Les consommateurs en veulent toujours plus, mais avec moins d’argent. Pour le financement, les délits se multiplient, vols à l’étalage, vols avec effraction, vols avec violence. C’est souvent l’escalade.
Plusieurs braquages
Un vendeur français, mineur, confirme que le groupe Maestro avait déjà été braqué à plusieurs reprises, ce qui agaçait Grégory Doucet, lequel ne pouvait pas échouer compte tenu de l’importance de sa dette. En juin, Grégory décide de s’armer. Il emporte un pistolet qui tire des billes en caoutchouc. Un jeune prend une matraque télescopique. Un autre s’équipe d’un taser. À la prochaine attaque, ils sauront se défendre.
Le 18 juin 2020, Claudy Putman et Johnny Vanhoutte, deux toxicomanes tournaisiens, décident de braquer la bande Maestro, qui trafique derrière la porte de la maison numéro dix de la rue du Bas Quartier. Ils tentent de forcer la porte, en vain. Ils passent par la fenêtre, qu’il suffit de pousser selon un témoin.
“Entrez, fils de p…, on vous attend”, hurle un Français. Les deux hommes sont entrés. Les Français se réfugient à l’étage et tentent de se défendre avec leurs armes. Le braquage tourne mal, Grégory Doucet décède d’un coup de feu porté dans le thorax. Claudy Putman était armé d’un fusil de chasse au canon scié. Les délinquants mineurs prennent la fuite, prenant soin de cramer leur voiture en France afin de brouiller les pistes, abandonnant Grégory qui baigne dans son sang, au pied d’un escalier.

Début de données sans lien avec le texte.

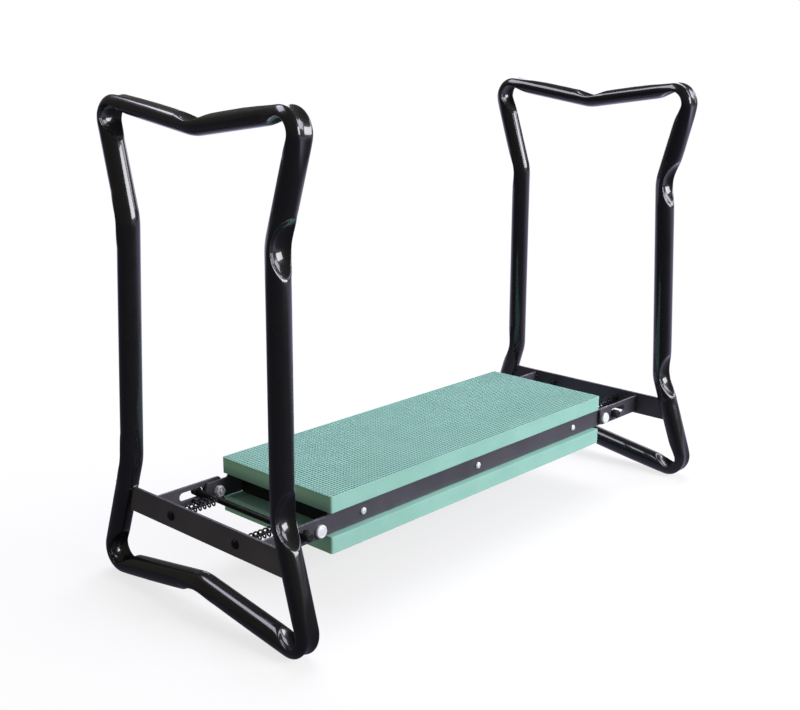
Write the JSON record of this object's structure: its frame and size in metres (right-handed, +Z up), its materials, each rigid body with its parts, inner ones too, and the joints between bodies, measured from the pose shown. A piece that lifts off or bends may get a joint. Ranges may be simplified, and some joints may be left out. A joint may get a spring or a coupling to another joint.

Ce drame, évoqué dans tous les médias locaux, n’empêche pas Claudy Putman et Johnny Vanhoutte de récidiver. Le 3 septembre 2020, ils braquent un autre vendeur de drogues, venu de Brest, qui a installé son camion près de la plaine des manœuvres. Lui aussi a été braqué à plusieurs reprises, par des clients. David n’est pas venu témoigner, il n’est pas le seul.
Peu de témoins à la barre
Mardi, on attendait les témoignages des jeunes de Tourcoing qui accompagnaient Grégory le jour des faits. Aucun n’a eu le courage de venir à Mons. Le président de la cour a lu leurs dépositions faites à la police. Elles font froid dans le dos. Ils parlent de braquages fréquents, de règlements de compte entre vendeurs et toxicomanes.
On entend des noms, on croirait lire le rôle d’une audience au tribunal correctionnel de Tournai. Tout le monde se connaît dans le milieu interlope, se dénonce, mais évite de balancer les fournisseurs qui se cachent derrière la frontière. Ces derniers attendent des nouvelles de leurs soldats, partis au front. Quand un homme tombe sous les balles, il est rapidement remplacé.
Grégory n’a pas payé sa dette. Un juré demande à l’un de ses fils s’il travaille pour la bande Maestro. Le gamin répond qu’il a travaillé pour cette bande, afin de réduire la dette de son papa. Qu’en est-il aujourd’hui ? Il n’en dira pas plus… par peur de représailles peut-être.